Place of Publication:
 
Date Published:
 

Text:

[From the Preface:] Die seltene Produktion einer “deutschen Improvisation” welche — meines Wissens die erste in Bayern und namentlich in München — am 19. Juli durch Herrn Langenschwarz im königlichen Hoftheater an der Residenz mit rühmlichster Kunst-Gewandtheit ausgeführt wurde, war mir eine zu schöne und reizende Gelegenheit, einen Beweis der Nützlichkeit und Annehmlichkeit der Stenographie zu liefern, als dass ich es hätte versäumen können, die Leistung der Schnellschreibkunst nach der von mir erfundenen Zeichenschrift mit jener bewunderungswürdigen Produktion in Verbindung zu setzen.
[…]
Am Schlusse seiner poetischen Rede war er übrigens sichtbar sehr erschöpft, so dass er sich mehreremale an einem der Fortepiano’s festzuhalten suchte.

Notes:

The pamphlet consists of 13 pages.

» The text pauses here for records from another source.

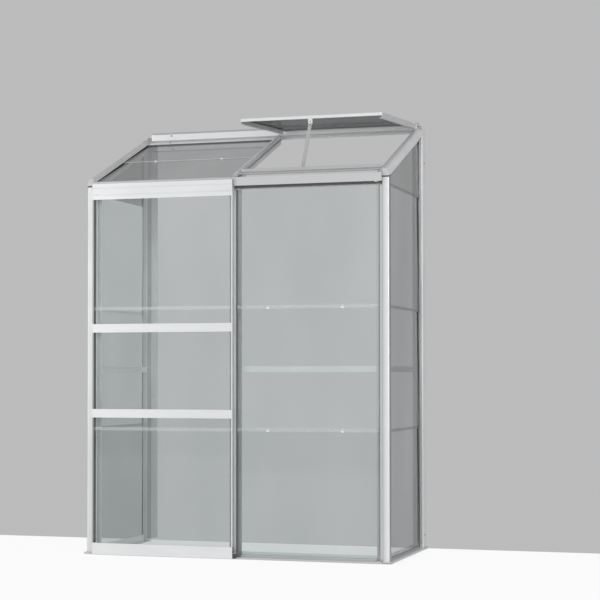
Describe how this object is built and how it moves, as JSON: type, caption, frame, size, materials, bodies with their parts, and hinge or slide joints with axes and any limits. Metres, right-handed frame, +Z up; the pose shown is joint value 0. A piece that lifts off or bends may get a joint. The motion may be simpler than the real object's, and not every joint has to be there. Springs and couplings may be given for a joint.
{
  "type": "lean to greenhouse",
  "caption": "Glazed lean-to greenhouse with an aluminium frame, a sliding door on wheels in one bay and a hinged roof vent on a perforated stay in the other.",
  "frame": {"origin": "on the ground, under the middle of the overall box at rest", "axes": "+X along the wall towards the bay with the roof vent, +Y towards the wall, +Z up; the front with the sliding door faces -Y"},
  "size_m": [1.336, 0.7214, 1.8769],
  "materials": {
    "bright_aluminium": "mill finish, softly brushed along the extrusion",
    "clear_glass": "clear, faintly green",
    "black_rubber": "matt",
    "black_nylon": "satin",
    "grey_plastic": "satin",
    "spring_steel": "plain",
    "steel_fixings": "zinc plated"
  },
  "bodies": {
    "frame": {"front_sill": "bright_aluminium", "side_sill_left": "bright_aluminium", "side_sill_right": "bright_aluminium", "corner_post_left": "bright_aluminium", "corner_post_right": "bright_aluminium", "wall_post_left": "bright_aluminium", "wall_post_right": "bright_aluminium", "centre_post": "bright_aluminium", "eaves_beam": "bright_aluminium", "ridge_bar": "bright_aluminium", "end_rafter_left": "bright_aluminium", "end_rafter_right": "bright_aluminium", "centre_rafter": "bright_aluminium", "vent_sill": "bright_aluminium", "front_mid_bar": "bright_aluminium", "side_mid_bar_left": "bright_aluminium", "side_mid_bar_right": "bright_aluminium", "front_pane_lower": "clear_glass", "front_pane_middle": "clear_glass", "front_pane_upper": "clear_glass", "side_pane_lower_left": "clear_glass", "side_pane_middle_left": "clear_glass", "side_pane_upper_left": "clear_glass", "side_pane_lower_right": "clear_glass", "side_pane_middle_right": "clear_glass", "side_pane_upper_right": "clear_glass", "gable_pane_left": "clear_glass", "gable_pane_right": "clear_glass", "roof_pane_lower": "clear_glass", "roof_pane_upper": "clear_glass", "glazing_strips": "black_rubber", "lap_clips": "spring_steel", "frame_bolts": "steel_fixings", "post_end_caps": "grey_plastic", "door_stop": "bright_aluminium", "stay_peg": "bright_aluminium"},
    "door": {"door_top_rail": "bright_aluminium", "door_stile_left": "bright_aluminium", "door_stile_right": "bright_aluminium", "door_rail_upper": "bright_aluminium", "door_rail_lower": "bright_aluminium", "door_bottom_rail": "bright_aluminium", "door_pane_upper": "clear_glass", "door_pane_middle": "clear_glass", "door_pane_lower": "clear_glass", "door_glazing_strips": "black_rubber", "door_screws": "steel_fixings", "door_top_guides": "black_nylon", "door_wheel_carriers": "black_nylon", "door_wheel_axles": "steel_fixings"},
    "left_wheel": {"door_wheel_left": "grey_plastic"},
    "right_wheel": {"door_wheel_right": "grey_plastic"},
    "vent": {"vent_hinge_bar": "bright_aluminium", "vent_side_bar_left": "bright_aluminium", "vent_side_bar_right": "bright_aluminium", "vent_front_bar": "bright_aluminium", "vent_pane": "clear_glass", "stay_bracket": "bright_aluminium", "stay_bolt": "steel_fixings"},
    "stay": {"stay_arm": "bright_aluminium"}
  },
  "joints": [
    {"name": "door_slide", "type": "slide", "parent": "frame", "child": "door", "axis": [1, 0, 0], "range_m": [0, 0.605]},
    {"name": "left_wheel_spin", "type": "hinge", "parent": "door", "child": "left_wheel", "pos_m": [-0.564, -0.34125, 0.01675], "axis": [0, 1, 0], "continuous": true},
    {"name": "right_wheel_spin", "type": "hinge", "parent": "door", "child": "right_wheel", "pos_m": [0.003, -0.34125, 0.01675], "axis": [0, 1, 0], "continuous": true},
    {"name": "vent_hinge", "type": "hinge", "parent": "frame", "child": "vent", "pos_m": [0, 0.32575, 1.871], "axis": [-1, 0, 0], "range_deg": [-17.5, 3]},
    {"name": "stay_pivot", "type": "hinge", "parent": "vent", "child": "stay", "pos_m": [0.323, -0.30424, 1.80241], "axis": [0, 0.9706, 0.2405], "range_deg": [-17, 71]}
  ],
  "couplings": [
    {"joint": "left_wheel_spin", "follows": "door_slide", "rad_per_m": 117.65},
    {"joint": "right_wheel_spin", "follows": "door_slide", "rad_per_m": 117.65}
  ]
}
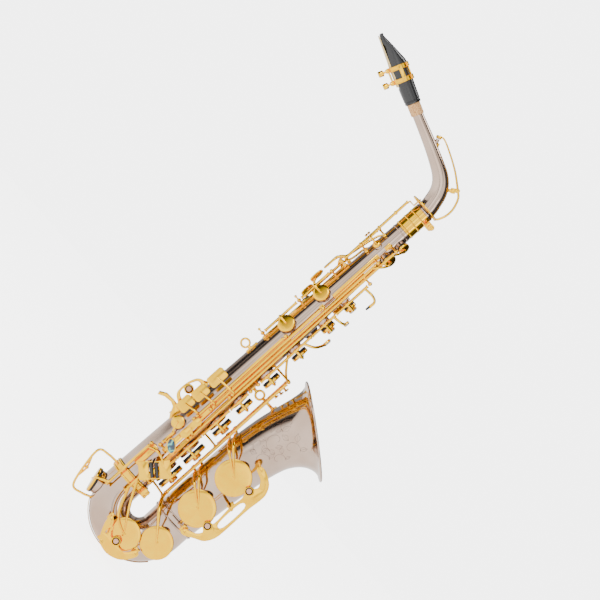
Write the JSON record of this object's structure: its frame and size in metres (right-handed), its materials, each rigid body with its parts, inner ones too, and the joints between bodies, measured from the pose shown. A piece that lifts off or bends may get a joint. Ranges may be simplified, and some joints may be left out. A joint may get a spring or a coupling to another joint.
{
  "type": "alto saxophone",
  "caption": "Alto saxophone: conical body, bow and flared bell with tone holes, sprung keys on hinge rods, swivelling neck and sliding mouthpiece with ligature.",
  "frame": {"origin": "centre of the neck strap's ring on the back of the body tube", "axes": "+Z along the body tube towards the neck; +X towards the bell; -Y is the player's right, where the bell keys are"},
  "size_m": [0.3456, 0.12, 0.6464],
  "materials": {
    "black_ebonite": "polished black ebonite",
    "cork": "natural cork sheet",
    "gold_lacquer": "polished brass under clear gold lacquer",
    "nickel_silver": "polished nickel plate",
    "pad_leather": "dark waxed pad leather",
    "reed_cane": "dry cane"
  },
  "bodies": {
    "body": {"body_tube": "nickel_silver", "bow": "nickel_silver", "bell": "nickel_silver", "body_bow_clamp": "gold_lacquer", "bow_bell_ring": "nickel_silver", "bow_guard": "gold_lacquer", "bell_brace": "gold_lacquer", "neck_receiver": "gold_lacquer", "stack_rib": "gold_lacquer", "side_rib": "gold_lacquer", "side_rib_top": "gold_lacquer", "back_rib": "gold_lacquer", "palm_rib": "gold_lacquer", "bell_rod_rib": "gold_lacquer", "little_finger_posts": "gold_lacquer", "bell_key_guard": "gold_lacquer", "low_c_guard": "gold_lacquer", "low_eb_guard": "gold_lacquer", "strap_ring": "gold_lacquer", "thumb_hook": "gold_lacquer", "thumb_rest": "black_ebonite"},
    "neck": {"neck_tube": "nickel_silver", "neck_cork": "cork"},
    "mouthpiece": {"mouthpiece": "black_ebonite", "reed": "reed_cane", "ligature": "gold_lacquer"},
    "ligature_screw_1": {"ligature_screw_1": "gold_lacquer"},
    "ligature_screw_2": {"ligature_screw_2": "gold_lacquer"},
    "receiver_screw": {"receiver_screw": "gold_lacquer"},
    "rh_d_key": {"rh_d_key": "gold_lacquer"},
    "rh_e_key": {"rh_e_key": "gold_lacquer"},
    "rh_f_key": {"rh_f_key": "gold_lacquer"},
    "rh_f_sharp_cup": {"rh_f_sharp_cup": "gold_lacquer"},
    "lh_g_key": {"lh_g_key": "gold_lacquer"},
    "lh_a_key": {"lh_a_key": "gold_lacquer"},
    "lh_b_key": {"lh_b_key": "gold_lacquer"},
    "side_bb_touch": {"side_bb_touch": "gold_lacquer"},
    "side_bb_cup": {"side_bb_cup": "gold_lacquer"},
    "side_c_touch": {"side_c_touch": "gold_lacquer"},
    "side_c_cup": {"side_c_cup": "gold_lacquer"},
    "side_e_key": {"side_e_key": "gold_lacquer"},
    "high_f_sharp_key": {"high_f_sharp_key": "gold_lacquer"},
    "alt_f_sharp_key": {"alt_f_sharp_key": "gold_lacquer"},
    "palm_d_key": {"palm_d_key": "gold_lacquer"},
    "palm_eb_key": {"palm_eb_key": "gold_lacquer"},
    "palm_f_key": {"palm_f_key": "gold_lacquer"},
    "octave_lever": {"octave_lever": "gold_lacquer"},
    "neck_octave_key": {"neck_octave_key": "gold_lacquer"},
    "g_sharp_key": {"g_sharp_key": "gold_lacquer"},
    "low_b_key": {"low_b_key": "gold_lacquer", "low_b_pad": "pad_leather"},
    "low_bb_key": {"low_bb_key": "gold_lacquer", "low_bb_pad": "pad_leather"},
    "low_c_sharp_key": {"low_c_sharp_key": "gold_lacquer", "low_c_sharp_pad": "pad_leather"},
    "low_c_key": {"low_c_key": "gold_lacquer", "low_c_pad": "pad_leather"},
    "low_eb_key": {"low_eb_key": "gold_lacquer"},
    "roller_eb": {"roller_eb": "black_ebonite"},
    "roller_c": {"roller_c": "black_ebonite"}
  },
  "joints": [
    {"name": "neck_swivel", "type": "hinge", "parent": "body", "child": "neck", "pos_m": [0.0265, 0, 0.256], "axis": [0, 0, 1], "range_deg": [-10, 10]},
    {"name": "mouthpiece_slide", "type": "slide", "parent": "neck", "child": "mouthpiece", "axis": [-0.9397, 0, 0.342], "range_m": [-0.004, 0.012]},
    {"name": "ligature_screw_1_turn", "type": "hinge", "parent": "mouthpiece", "child": "ligature_screw_1", "pos_m": [-0.11228, 0, 0.32424], "axis": [0.342, 0, 0.9397], "range_deg": [0, 180]},
    {"name": "ligature_screw_2_turn", "type": "hinge", "parent": "mouthpiece", "child": "ligature_screw_2", "pos_m": [-0.12675, 0, 0.32951], "axis": [0.342, 0, 0.9397], "range_deg": [0, 180]},
    {"name": "receiver_screw_turn", "type": "hinge", "parent": "body", "child": "receiver_screw", "pos_m": [0.044, 0, 0.251], "axis": [0, 1, 0], "range_deg": [0, 180]},
    {"name": "rh_d_key_hinge", "type": "hinge", "parent": "body", "child": "rh_d_key", "pos_m": [0.04443, -0.01992, -0.16875], "axis": [0, 0, 1], "range_deg": [0, 7], "stiffness_Nm_per_rad": 0.06},
    {"name": "rh_e_key_hinge", "type": "hinge", "parent": "body", "child": "rh_e_key", "pos_m": [0.04443, -0.01992, -0.1295], "axis": [0, 0, 1], "range_deg": [0, 7], "stiffness_Nm_per_rad": 0.06},
    {"name": "rh_f_key_hinge", "type": "hinge", "parent": "body", "child": "rh_f_key", "pos_m": [0.04443, -0.01992, -0.0875], "axis": [0, 0, 1], "range_deg": [0, 7], "stiffness_Nm_per_rad": 0.06},
    {"name": "rh_f_sharp_cup_hinge", "type": "hinge", "parent": "body", "child": "rh_f_sharp_cup", "pos_m": [0.04443, -0.01992, -0.05075], "axis": [0, 0, 1], "range_deg": [0, 7], "stiffness_Nm_per_rad": 0.06},
    {"name": "lh_g_key_hinge", "type": "hinge", "parent": "body", "child": "lh_g_key", "pos_m": [0.04443, -0.01992, 0.02225], "axis": [0, 0, 1], "range_deg": [0, 7], "stiffness_Nm_per_rad": 0.06},
    {"name": "lh_a_key_hinge", "type": "hinge", "parent": "body", "child": "lh_a_key", "pos_m": [0.04443, -0.01992, 0.0815], "axis": [0, 0, 1], "range_deg": [0, 7], "stiffness_Nm_per_rad": 0.06},
    {"name": "lh_b_key_hinge", "type": "hinge", "parent": "body", "child": "lh_b_key", "pos_m": [0.04443, -0.01992, 0.12575], "axis": [0, 0, 1], "range_deg": [0, 7], "stiffness_Nm_per_rad": 0.06},
    {"name": "side_bb_touch_hinge", "type": "hinge", "parent": "body", "child": "side_bb_touch", "pos_m": [0.02295, -0.02697, -0.031], "axis": [0, 0, 1], "range_deg": [-7, 0], "stiffness_Nm_per_rad": 0.06},
    {"name": "side_bb_cup_hinge", "type": "hinge", "parent": "body", "child": "side_bb_cup", "pos_m": [0.00395, -0.00957, 0.0515], "axis": [0, 0, 1], "range_deg": [-7, 0], "stiffness_Nm_per_rad": 0.06},
    {"name": "side_c_touch_hinge", "type": "hinge", "parent": "body", "child": "side_c_touch", "pos_m": [0.02745, -0.02718, 0.00725], "axis": [0, 0, 1], "range_deg": [-7, 0], "stiffness_Nm_per_rad": 0.06},
    {"name": "side_c_cup_hinge", "type": "hinge", "parent": "body", "child": "side_c_cup", "pos_m": [0.00395, -0.00957, 0.1055], "axis": [0, 0, 1], "range_deg": [-7, 0], "stiffness_Nm_per_rad": 0.06},
    {"name": "side_e_key_hinge", "type": "hinge", "parent": "body", "child": "side_e_key", "pos_m": [0.03192, -0.02665, 0.06075], "axis": [0, 0, 1], "range_deg": [-7, 0], "stiffness_Nm_per_rad": 0.06},
    {"name": "high_f_sharp_key_hinge", "type": "hinge", "parent": "body", "child": "high_f_sharp_key", "pos_m": [0.03625, -0.02539, 0.038], "axis": [0, 0, 1], "range_deg": [-7, 0], "stiffness_Nm_per_rad": 0.06},
    {"name": "alt_f_sharp_key_hinge", "type": "hinge", "parent": "body", "child": "alt_f_sharp_key", "pos_m": [0.01878, -0.02692, -0.139], "axis": [0, 0, 1], "range_deg": [0, 7], "stiffness_Nm_per_rad": 0.06},
    {"name": "palm_d_key_hinge", "type": "hinge", "parent": "body", "child": "palm_d_key", "pos_m": [0.03706, 0.01987, 0.127], "axis": [0, 0, 1], "range_deg": [-7, 0], "stiffness_Nm_per_rad": 0.06},
    {"name": "palm_eb_key_hinge", "type": "hinge", "parent": "body", "child": "palm_eb_key", "pos_m": [0.01298, 0.01861, 0.127], "axis": [0, 0, 1], "range_deg": [0, 7], "stiffness_Nm_per_rad": 0.06},
    {"name": "palm_f_key_hinge", "type": "hinge", "parent": "body", "child": "palm_f_key", "pos_m": [0.00749, 0.01381, 0.127], "axis": [0, 0, 1], "range_deg": [0, 7], "stiffness_Nm_per_rad": 0.06},
    {"name": "octave_lever_hinge", "type": "hinge", "parent": "body", "child": "octave_lever", "pos_m": [0.00422, -0.00313, 0.202], "axis": [0, 0, 1], "range_deg": [-9, 0], "stiffness_Nm_per_rad": 0.06},
    {"name": "neck_octave_key_hinge", "type": "hinge", "parent": "neck", "child": "neck_octave_key", "pos_m": [0.0345, 0, 0.304], "axis": [0, 1, 0], "range_deg": [0, 2.5], "stiffness_Nm_per_rad": 0.06},
    {"name": "g_sharp_key_hinge", "type": "hinge", "parent": "body", "child": "g_sharp_key", "pos_m": [0.02896, 0.02337, 0.063], "axis": [0, 0, 1], "range_deg": [0, 7], "stiffness_Nm_per_rad": 0.06},
    {"name": "low_b_key_hinge", "type": "hinge", "parent": "body", "child": "low_b_key", "pos_m": [0.0667, -0.001, -0.05], "axis": [0, 0, 1], "range_deg": [0, 8], "stiffness_Nm_per_rad": 0.06},
    {"name": "low_bb_key_hinge", "type": "hinge", "parent": "body", "child": "low_bb_key", "pos_m": [0.0667, -0.009, -0.092], "axis": [0, 0, 1], "range_deg": [0, 8], "stiffness_Nm_per_rad": 0.06},
    {"name": "low_c_sharp_key_hinge", "type": "hinge", "parent": "body", "child": "low_c_sharp_key", "pos_m": [0.0667, -0.017, -0.092], "axis": [0, 0, 1], "range_deg": [0, 8], "stiffness_Nm_per_rad": 0.06},
    {"name": "low_c_key_hinge", "type": "hinge", "parent": "body", "child": "low_c_key", "pos_m": [0.0305, -0.0305, -0.203], "axis": [0, 0, 1], "range_deg": [0, 8], "stiffness_Nm_per_rad": 0.06},
    {"name": "low_eb_key_hinge", "type": "hinge", "parent": "body", "child": "low_eb_key", "pos_m": [0.011, -0.025, -0.195], "axis": [0, 0, 1], "range_deg": [0, 8], "stiffness_Nm_per_rad": 0.06},
    {"name": "roller_eb_turn", "type": "hinge", "parent": "low_eb_key", "child": "roller_eb", "pos_m": [0.0371, -0.037, -0.17395], "axis": [0.7894, 0, -0.6139], "continuous": true},
    {"name": "roller_c_turn", "type": "hinge", "parent": "low_c_key", "child": "roller_c", "pos_m": [0.03297, -0.03741, -0.17805], "axis": [0.7817, -0.1099, -0.6139], "continuous": true}
  ],
  "couplings": [
    {"joint": "rh_f_sharp_cup_hinge", "follows": "rh_f_key_hinge", "ratio": 1},
    {"joint": "side_bb_cup_hinge", "follows": "side_bb_touch_hinge", "ratio": 1},
    {"joint": "side_c_cup_hinge", "follows": "side_c_touch_hinge", "ratio": 1},
    {"joint": "neck_octave_key_hinge", "follows": "octave_lever_hinge", "ratio": -0.27}
  ]
}
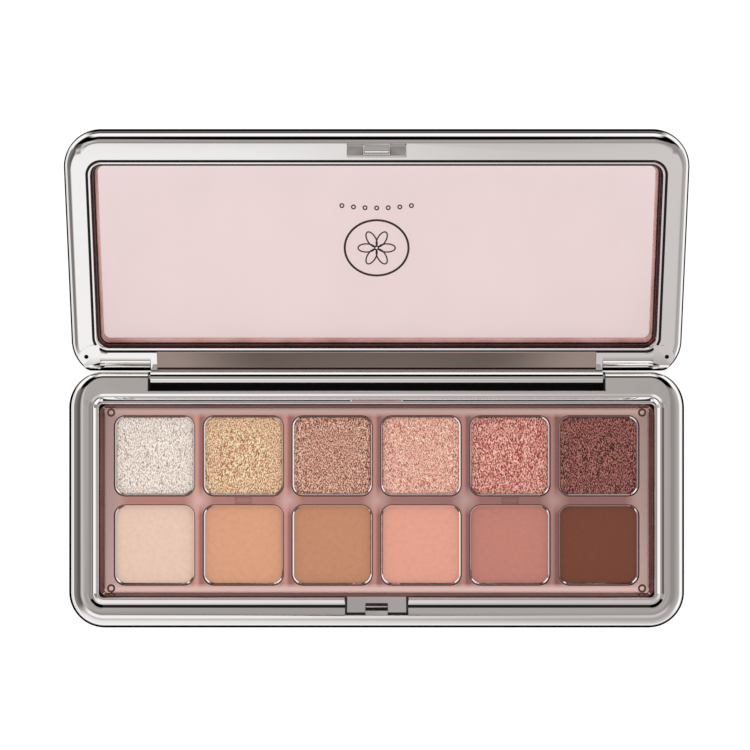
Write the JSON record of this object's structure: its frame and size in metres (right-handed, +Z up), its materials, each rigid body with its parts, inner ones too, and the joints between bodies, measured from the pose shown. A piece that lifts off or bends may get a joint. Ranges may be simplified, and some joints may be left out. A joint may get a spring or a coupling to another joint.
{
  "type": "eyeshadow palette",
  "caption": "Slim clamshell eyeshadow palette: plated case with square pans of pressed powder in a rose tray and a hinged lid with a clear rose window and a snap hook.",
  "frame": {"origin": "centre of the base's underside, on the surface it rests on", "axes": "+X along the case's width, +Y towards the hinge, +Z up; the lid stands open at rest"},
  "size_m": [0.14, 0.1119, 0.0234],
  "materials": {
    "plated_case": "mirror-bright vacuum metallised ABS",
    "rose_tray": "polished translucent rose ABS",
    "rose_window": "clear rose-tinted acrylic",
    "pan_aluminium": "bright drawn sheet",
    "pin_steel": "drawn wire",
    "adhesive": "hot-melt adhesive",
    "powder_1_shade": "pressed shimmer powder",
    "powder_2_shade": "pressed shimmer powder",
    "powder_3_shade": "pressed shimmer powder",
    "powder_4_shade": "pressed shimmer powder",
    "powder_5_shade": "pressed shimmer powder",
    "powder_6_shade": "pressed shimmer powder",
    "powder_7_shade": "pressed matte powder",
    "powder_8_shade": "pressed matte powder",
    "powder_9_shade": "pressed matte powder",
    "powder_10_shade": "pressed matte powder",
    "powder_11_shade": "pressed matte powder",
    "powder_12_shade": "pressed matte powder"
  },
  "bodies": {
    "base": {"base_shell": "plated_case", "base_cover": "plated_case", "pan_tray": "rose_tray", "pan_adhesive": "adhesive", "hinge_pin_left": "pin_steel", "hinge_pin_right": "pin_steel", "pan_1": "pan_aluminium", "pan_2": "pan_aluminium", "pan_3": "pan_aluminium", "pan_4": "pan_aluminium", "pan_5": "pan_aluminium", "pan_6": "pan_aluminium", "pan_7": "pan_aluminium", "pan_8": "pan_aluminium", "pan_9": "pan_aluminium", "pan_10": "pan_aluminium", "pan_11": "pan_aluminium", "pan_12": "pan_aluminium", "powder_1": "powder_1_shade", "powder_2": "powder_2_shade", "powder_3": "powder_3_shade", "powder_4": "powder_4_shade", "powder_5": "powder_5_shade", "powder_6": "powder_6_shade", "powder_7": "powder_7_shade", "powder_8": "powder_8_shade", "powder_9": "powder_9_shade", "powder_10": "powder_10_shade", "powder_11": "powder_11_shade", "powder_12": "powder_12_shade"},
    "lid": {"lid_frame": "plated_case", "lid_window": "rose_window"}
  },
  "joints": [
    {"name": "lid_hinge", "type": "hinge", "parent": "base", "child": "lid", "pos_m": [0, 0.0279, 0.0072], "axis": [1, 0, 0], "range_deg": [0, 163]}
  ]
}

Gabelsberger’s Preface, dated 21 July 1830, gives details of the performance. Fifty topics were written down by the audience and ten of these were chosen at random by an 8- or 10-year-old girl. Langenschwarz selected five of the ten topics for the evening’s performance. Only the first improvisation, a 45-minute epic poem, was oral. Five further improvisations – Langenschwarz added one to the remaining four prescribed topics – were (speed-)written in about 25 minutes. For some reason the orchestra, and thus the overture, failed to show up, which made Langenschwarz’s task harder at the beginning, but he turned it into a splendid performance. He was accompanied in his improvisation by a lady on a guitar. Other performers included a female singer, a piano duet, a court actor who recited one of the improviser’s pieces, and a violinist. The oral epic poem was in pentameter, alternating feminine and masculine endings, each two of the masculine ones rhyming; it was announced by Langenschwarz as being on Napoleon, Hannibal, Alexander, and Ludwig von Bayern, although in performance Langenschwarz forgot to include Alexander. The written poems were in different stanza forms.